这些摆在眼前的例子足以说明,像中国这样一个市场经济中的弱国,一方面自然应该积极投入世界市场的竞争,充分利用国际资本的流动和技术的转让;但在另一方面我们还应该有清醒的头脑,要看到在很多方面我们还积弱甚深,还不能完全适应强国制定的游戏规则。对强者来说,拆除弱者自我保护的篱笆是最重要的;但对于弱者来说,建立自我保护的篱笆,并随着自身实力的增加,有限度地、渐进地开放篱笆,才是最重要的。

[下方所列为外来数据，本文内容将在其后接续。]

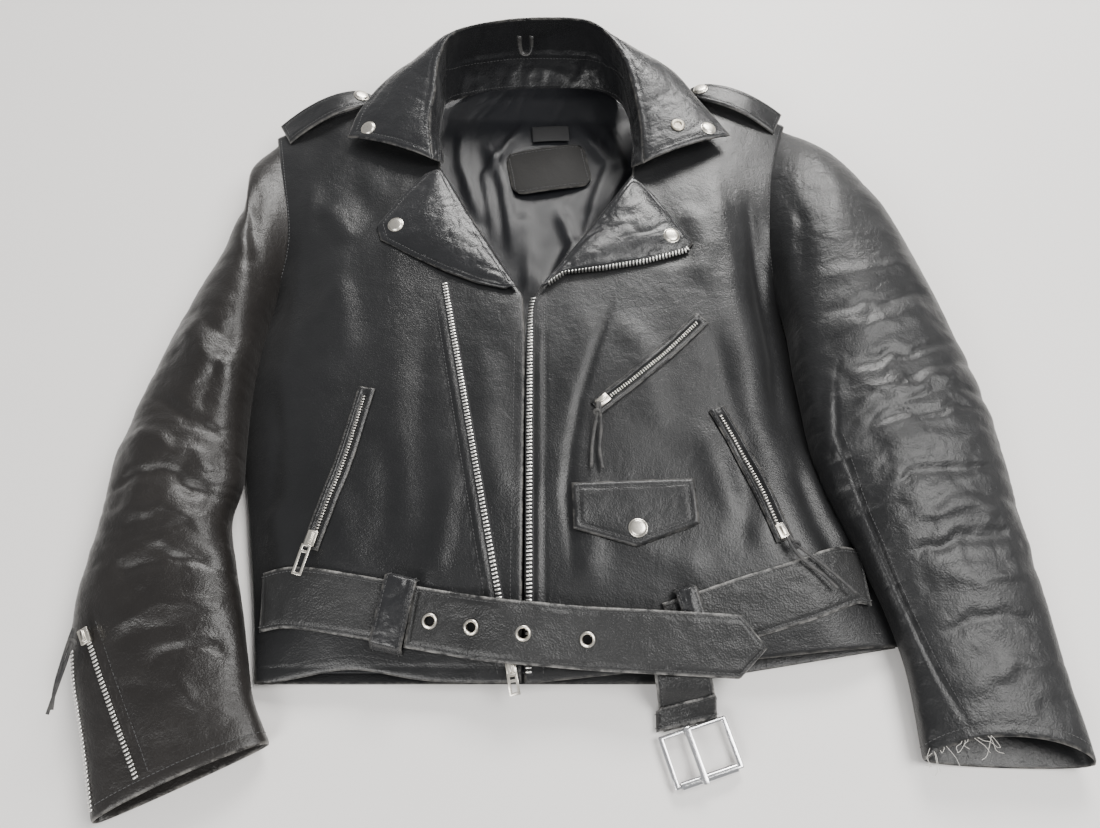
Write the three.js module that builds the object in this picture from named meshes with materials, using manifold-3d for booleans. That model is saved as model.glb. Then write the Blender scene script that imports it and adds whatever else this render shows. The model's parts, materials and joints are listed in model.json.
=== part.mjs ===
// A leather biker jacket lying open on its back: leather panels, lining, zips, belt and buckle.
// Millimetres. +X is to the wearer's left, +Y towards the collar, +Z up from the surface it lies on.
import * as THREE from 'three';
import { mergeVertices } from 'three/addons/utils/BufferGeometryUtils.js';
import Module from 'manifold-3d';

const wasm = await Module();
wasm.setup();

// ---- Driving sizes ----
const PATTERN_WIDTH = 480; // the width and length that the outlines below are drawn for
const PATTERN_LENGTH = 600;
const BODY_WIDTH = 480;
const BODY_LENGTH = 600;
const BODY_DEPTH = 46; // height of the fronts over the surface at the chest

const LEATHER = 1.6;
const LINING = 0.8;
const GAP = 0.4; // between layers that lie on each other
const SEAM_GAP = 2; // between two panels whose edges meet

const BELT_WIDTH = 45;
const BELT_THICKNESS = 2.4;
const LOOP_WIDTH = 16;
const LOOP_CLEARANCE = 4; // between a belt and the legs of its loop
const LOOP_LAYERS = 1.5; // the loop's thickness in leathers
const ZIP_WIDTH = 6;
const ZIP_THICKNESS = 1.6;
const SLIDER = { width: 8, length: 12, height: 4.5 };
const PULL = { width: 8, length: 24, shortLength: 16, thickness: 1.4, pin: 2.6, window: 4.6, rim: 2 };
const THONG = { halfWidth: 3, swell: 1, thickness: 2.2 };
const SNAP_RADIUS = 7.5;
const SNAP_HEIGHT = 2.2;
const SNAP_RIM = 0.8; // height of the cap's upright rim
const EYELET = { hole: 3.8, barrel: 4.4, flange: 7, flangeEdge: 0.7, crown: 1.5, clearance: 0.4 };
const BUCKLE = { width: 54, length: 38, bar: 3, roller: 3.7, pivotHeight: 5.6, sideBar: 4, play: 2 };
const PRONG = { width: 4.4, eyeClearance: 0.5, eyeWall: 1.6, stem: 1.4, rise: 0.3, thickness: 2 };
const STRAP_WIDTH = 42;
const EPAULETTE = { width: 31, length: 96, thickness: 2.6, point: 14, snapInset: 10, taper: 0.8 };
const FLAP = { width: 98, side: 38, point: 54, thickness: 2.6, snapInset: 15 };
const HANGER = { width: 15, drop: 20, thickness: 3, tilt: 0.35, standOff: 12.5 };
const LABEL = { width: 82, length: 56, thickness: 1.2, turn: 0.17 };

const gradeX = (x) => x * BODY_WIDTH / PATTERN_WIDTH;
const gradeY = (y) => y * BODY_LENGTH / PATTERN_LENGTH;
const grade = ([x, y, ...rest]) => [gradeX(x), gradeY(y), ...rest];
const vector = ([x, y, z = 0]) => new THREE.Vector3(x, y, z);

// ---- Colours ----
const finish = (color, roughness, metalness = 0) => ({ color, roughness, metalness });
const BLACK_LEATHER = finish(0x1b1c1e, 0.42);
const GLOSSY_LEATHER = finish(0x202124, 0.32);
const BELT_LEATHER = finish(0x29292b, 0.5);
const SATIN = finish(0x121318, 0.55);
const NICKEL = finish(0xcbc5b8, 0.3, 1);
const ZIP_TEETH = finish(0xb9bcc0, 0.32, 1);
const CHROME = finish(0xd6d8db, 0.15, 1);

// ---- Mesh helpers ----

// Reads a value from a list of [station, value] pairs, in straight lines between them.
function read(table, station) {
  const last = table.length - 1;
  if (station <= table[0][0]) return table[0][1];
  for (let i = 0; i < last; i += 1) {
    const [from, a] = table[i];
    const [to, b] = table[i + 1];
    if (station <= to) return a + (b - a) * (station - from) / (to - from);
  }
  return table[last][1];
}

// A broken line through the points, from 0 at the first to 1 at the last.
function brokenLine(points) {
  const steps = points.length - 1;
  return (t) => {
    const i = Math.min(Math.floor(t * steps + 1e-9), steps - 1);
    return vector(points[i]).lerp(vector(points[i + 1]), t * steps - i);
  };
}

function smoothLine(points) {
  const curve = new THREE.CatmullRomCurve3(points.map(vector), false, 'centripetal');
  return (t) => curve.getPoint(Math.min(Math.max(t, 0), 1));
}

function normalAt(surface, u, v) {
  const step = 1e-3;
  const clampLow = (t) => Math.max(t - step, 0);
  const clampHigh = (t) => Math.min(t + step, 1);
  const alongU = surface(clampHigh(u), v).sub(surface(clampLow(u), v));
  const alongV = surface(u, clampHigh(v)).sub(surface(u, clampLow(v)));
  return alongU.cross(alongV).normalize();
}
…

当然,这个道理并不难懂,也容易形成共识。可能不太容易达成共识的问题在于,中国这道自我保护的篱笆还需要坚持多久?我们是否已经到了可以拆除篱笆的时候了?如果不自行拆除篱笆,我们是否会被国际市场所拒绝?或者会被国际社会用推土机推倒?这两个问题其实也比较容易回答。事实上,旧中国曾在西方列强的强迫下开放门户,加入了西方主宰的贸易分工体系,而且有产权明晰的私有企业和证券市场。但是,中国的民族工业始终无法成长起来,只能在国际资本强占市场的夹缝中苟延残喘。解放后,尽管西方实行长期的封锁遏制政策,但新中国不畏压力自力更生,仅短短数十年就建立了自己完整的工业体系——虽然这些成就曾借助于工农业产品的“剪刀差”从而对农民造成了不公平的剥夺。改革开放二十年里,中国的关税一直比较高,也一直没有加入多边的关贸总协定,但中国的出口产品在国际市场中的份额却也不断增大。由此可见,即使不入关,我们也不一定不能成功地打入国际市场,也不一定被国际市场所拒绝。毕竟世界还很大,美国不亮欧洲亮。何况美国也不会和不敢把事情做绝,自断财路,让欧洲和日本独占中国市场。可以说,世界上不会有哪个国家因中国不入关而拒绝与中国做生意,虽然双边协定比多边协定麻烦一些,但是主动权操在我们自己手里。至于什么时候将篱笆拆到什么程度,这完全要看中国的国际竞争力的提高程度。国际竞争力最核心的标志是要形成像通用、丰田、西门子这样的大跨国公司,拥有高度自主开发的知识和技术产权,能在世界市场上左右局势,或能与其他大公司成鼎足之势。按此标准看,中国的国际竞争力就显得太弱小了。虽然我们每年出口量不小,但大多数却是初级产品,其中至少有一半是三资企业的出口额,而且其增长最快。但这种出口实际上是跨国公司设在中国的生产车间的出口,是跨国公司的内部贸易的组成部分,它无论对中国其他产业的相关发展,还是对税收、引进技术和增加贸易顺差都所补不大。因此,我们不能简单地看出口数字,听任有些外国人别有用心地把我们吹得晕晕乎乎,好像中国已经具备了强大的国际竞争力。实际上可以说,中国大面积完全拆除篱笆的时候还远未到来。